**Records to use**
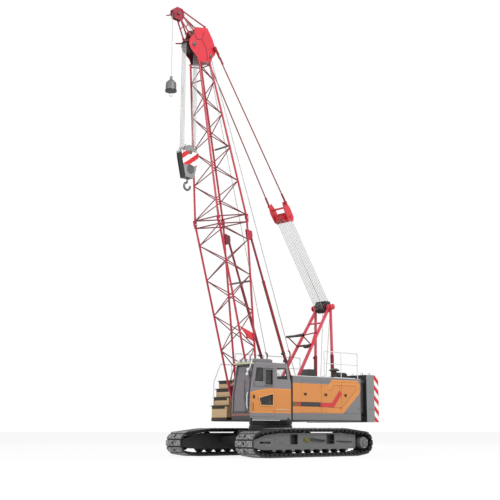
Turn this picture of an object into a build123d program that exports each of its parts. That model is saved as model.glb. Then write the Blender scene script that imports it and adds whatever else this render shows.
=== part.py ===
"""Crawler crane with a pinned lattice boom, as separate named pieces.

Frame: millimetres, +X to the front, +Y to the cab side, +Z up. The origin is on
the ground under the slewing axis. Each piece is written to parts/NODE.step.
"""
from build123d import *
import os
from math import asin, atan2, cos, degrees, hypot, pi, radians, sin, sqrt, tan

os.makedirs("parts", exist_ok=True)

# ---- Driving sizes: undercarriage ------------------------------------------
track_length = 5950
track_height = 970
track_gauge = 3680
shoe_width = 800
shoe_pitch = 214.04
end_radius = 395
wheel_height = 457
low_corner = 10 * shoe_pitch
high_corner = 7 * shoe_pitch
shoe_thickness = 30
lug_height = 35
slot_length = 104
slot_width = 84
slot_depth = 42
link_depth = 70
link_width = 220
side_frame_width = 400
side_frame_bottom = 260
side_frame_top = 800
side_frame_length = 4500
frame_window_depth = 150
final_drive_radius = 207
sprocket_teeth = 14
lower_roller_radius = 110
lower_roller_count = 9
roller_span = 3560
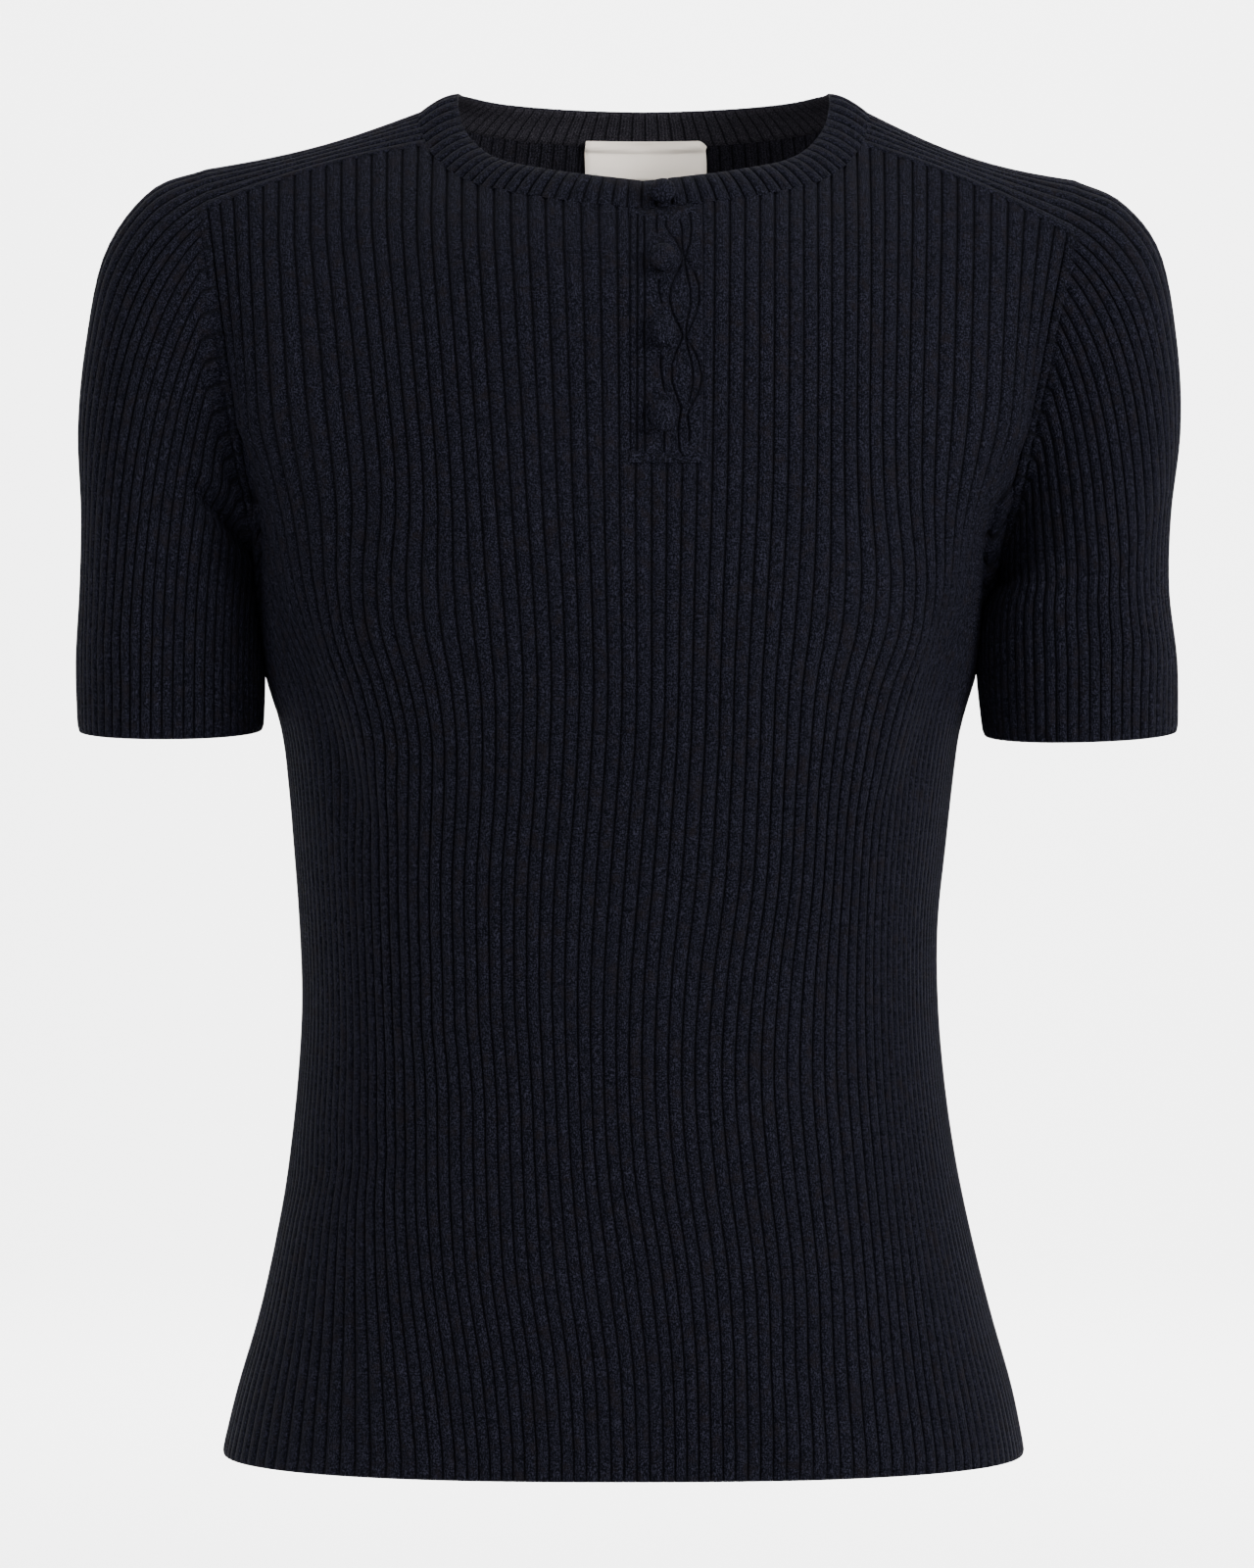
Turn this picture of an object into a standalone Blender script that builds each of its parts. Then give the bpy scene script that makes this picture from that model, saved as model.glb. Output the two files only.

**Aim of the exercise**
Which lines contain the word "from"? Copy each of them.

**Final result**
from build123d import *
from math import asin, atan2, cos, degrees, hypot, pi, radians, sin, sqrt, tan
Turn this picture of an object into a standalone Blender script that builds each of its parts. Then give the bpy scene script that makes this picture from that model, saved as model.glb. Output the two files only.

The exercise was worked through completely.